▸ **What you should do**: Write each line out exactly, leaving none out.
═════ Raw data
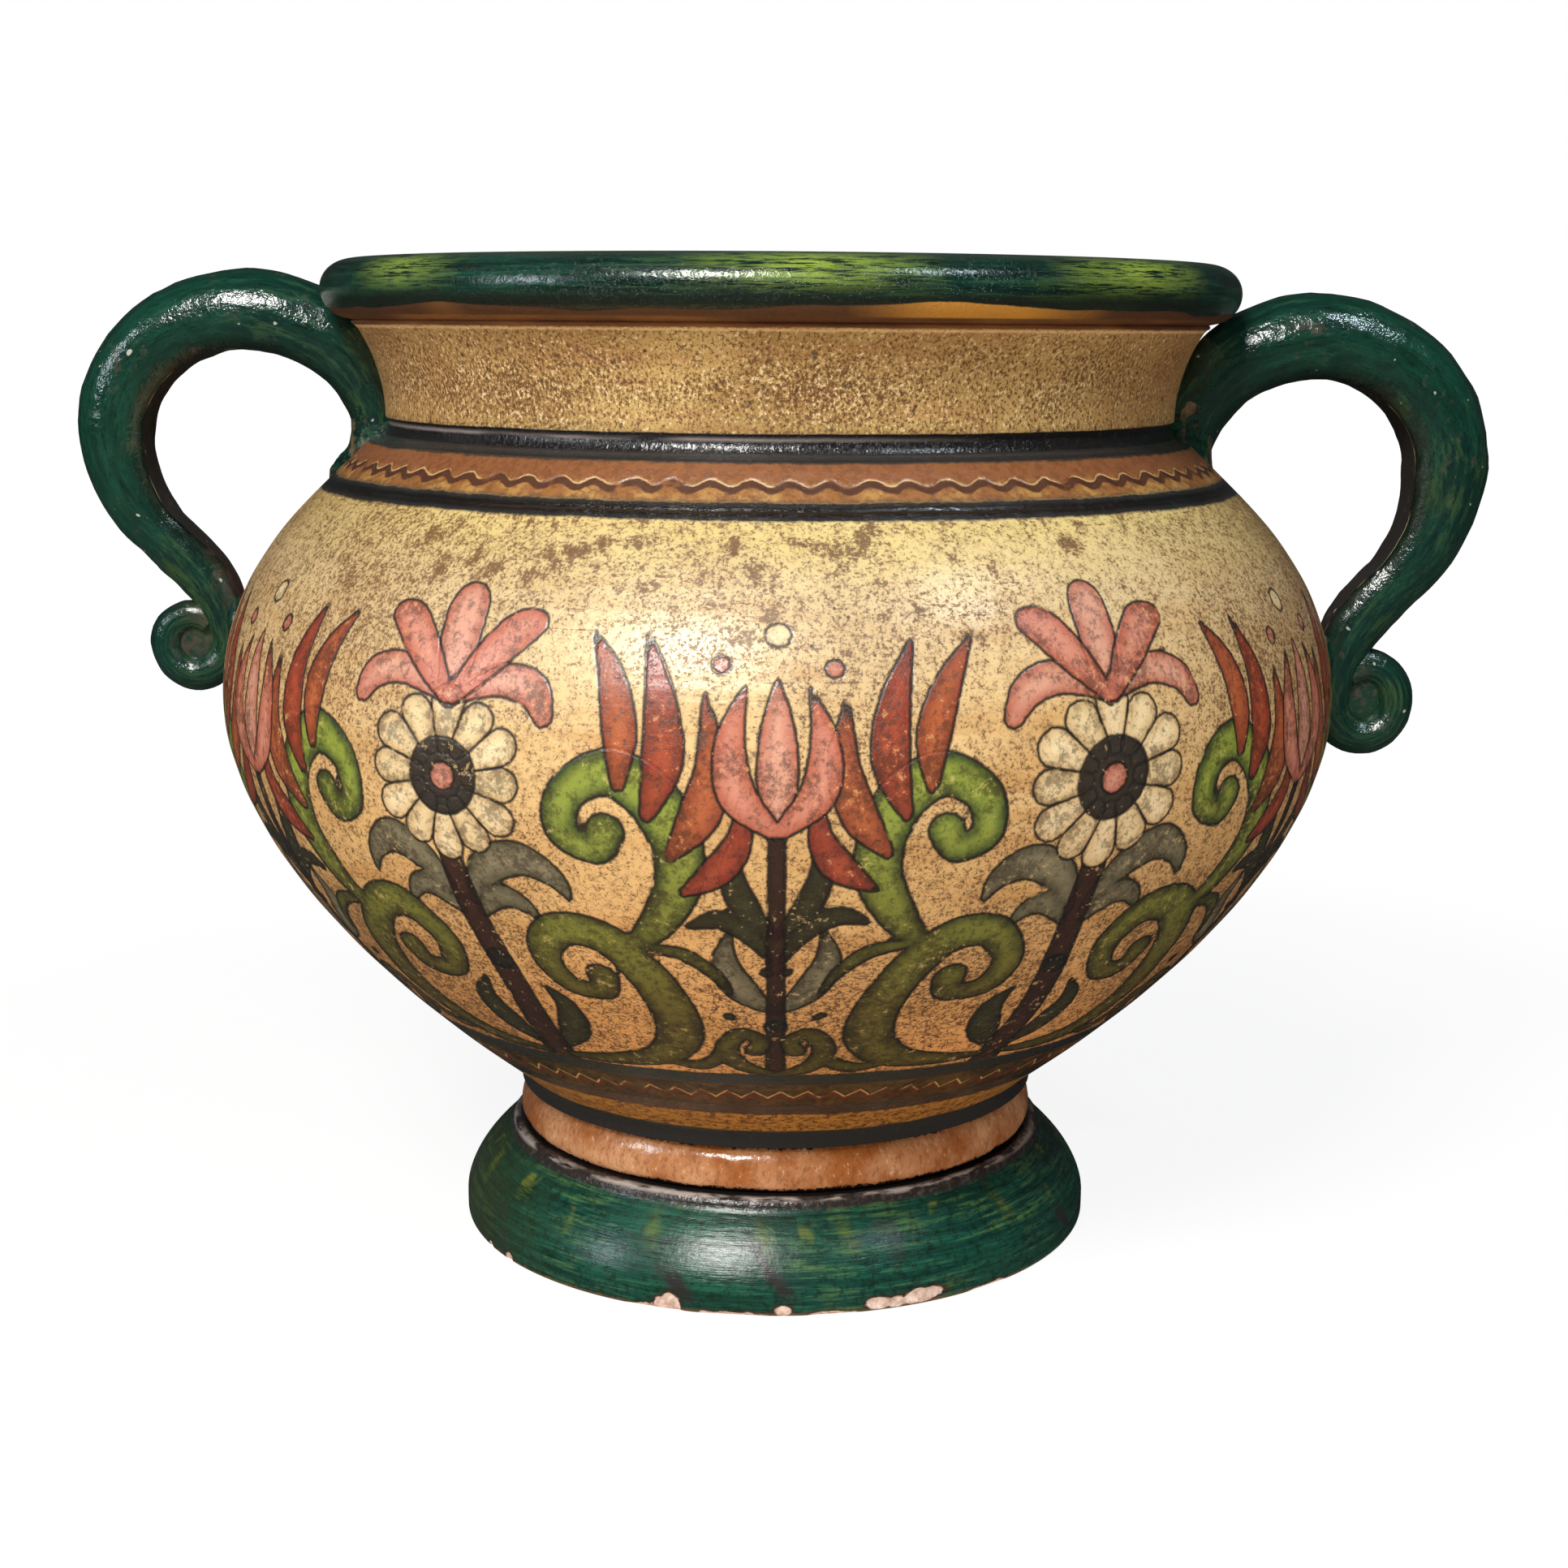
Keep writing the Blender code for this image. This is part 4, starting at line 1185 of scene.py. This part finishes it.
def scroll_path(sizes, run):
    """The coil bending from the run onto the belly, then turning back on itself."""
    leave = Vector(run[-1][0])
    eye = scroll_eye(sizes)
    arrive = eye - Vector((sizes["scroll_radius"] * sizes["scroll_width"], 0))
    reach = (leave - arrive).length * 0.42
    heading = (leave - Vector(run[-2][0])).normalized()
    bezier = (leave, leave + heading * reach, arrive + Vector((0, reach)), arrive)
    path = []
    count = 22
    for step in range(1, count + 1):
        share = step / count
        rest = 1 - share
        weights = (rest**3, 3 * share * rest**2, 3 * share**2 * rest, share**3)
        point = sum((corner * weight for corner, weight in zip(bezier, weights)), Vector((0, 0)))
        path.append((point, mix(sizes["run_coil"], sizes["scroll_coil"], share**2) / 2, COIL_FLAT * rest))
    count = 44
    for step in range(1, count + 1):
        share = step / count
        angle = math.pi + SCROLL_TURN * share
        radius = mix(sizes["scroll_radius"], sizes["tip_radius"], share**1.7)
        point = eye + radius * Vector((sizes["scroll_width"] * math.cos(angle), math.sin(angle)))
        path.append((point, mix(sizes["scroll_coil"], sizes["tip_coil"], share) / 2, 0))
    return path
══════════
▸ **Answer to this exercise**:
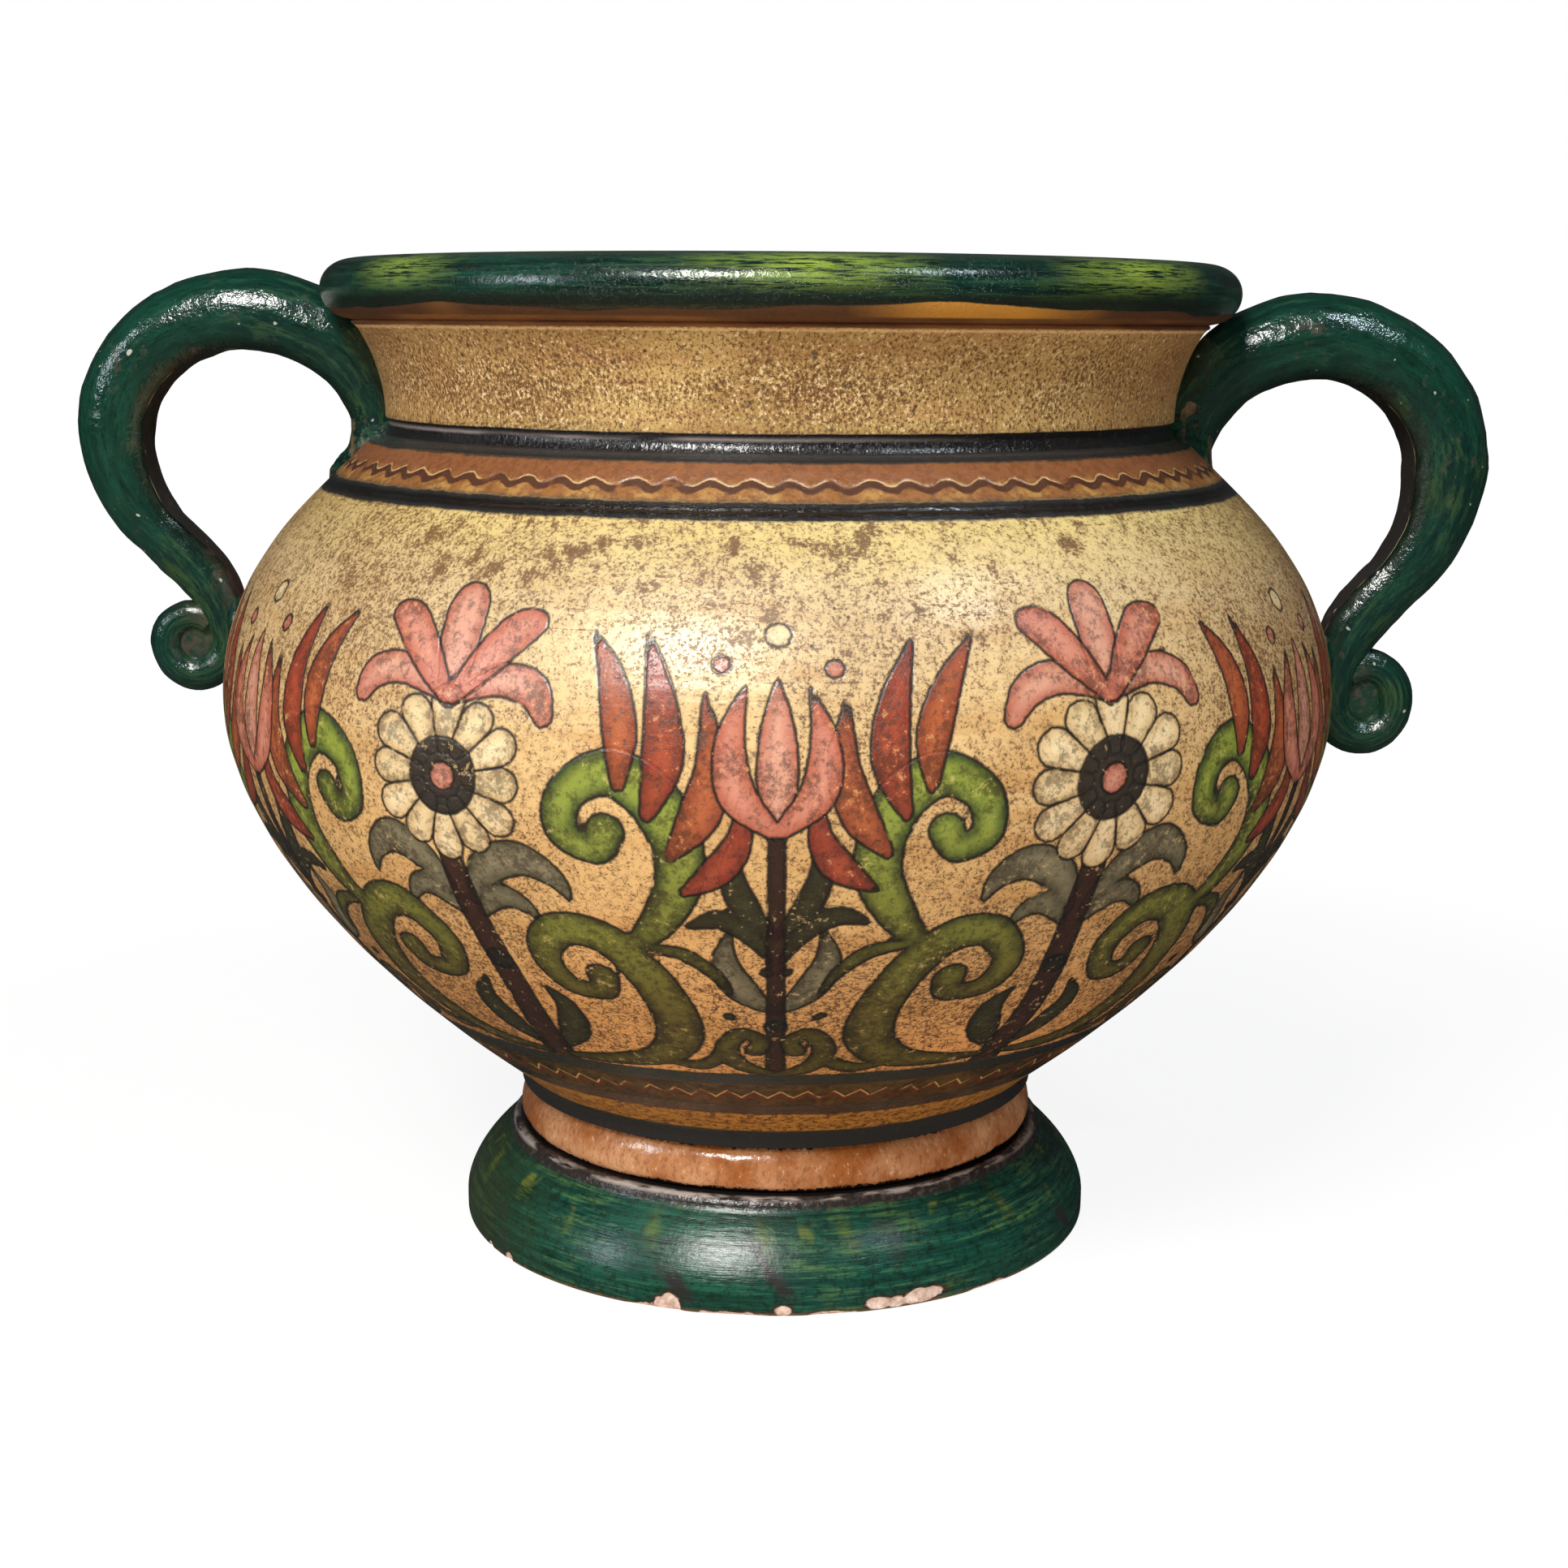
Keep writing the Blender code for this image. This is part 4, starting at line 1185 of scene.py. This part finishes it.
def scroll_path(sizes, run):
    """The coil bending from the run onto the belly, then turning back on itself."""
    leave = Vector(run[-1][0])
    eye = scroll_eye(sizes)
    arrive = eye - Vector((sizes["scroll_radius"] * sizes["scroll_width"], 0))
    reach = (leave - arrive).length * 0.42
    heading = (leave - Vector(run[-2][0])).normalized()
    bezier = (leave, leave + heading * reach, arrive + Vector((0, reach)), arrive)
    path = []
    count = 22
    for step in range(1, count + 1):
        share = step / count
        rest = 1 - share
        weights = (rest**3, 3 * share * rest**2, 3 * share**2 * rest, share**3)
        point = sum((corner * weight for corner, weight in zip(bezier, weights)), Vector((0, 0)))
        path.append((point, mix(sizes["run_coil"], sizes["scroll_coil"], share**2) / 2, COIL_FLAT * rest))
    count = 44
    for step in range(1, count + 1):
        share = step / count
        angle = math.pi + SCROLL_TURN * share
        radius = mix(sizes["scroll_radius"], sizes["tip_radius"], share**1.7)
        point = eye + radius * Vector((sizes["scroll_width"] * math.cos(angle), math.sin(angle)))
        path.append((point, mix(sizes["scroll_coil"], sizes["tip_coil"], share) / 2, 0))
    return path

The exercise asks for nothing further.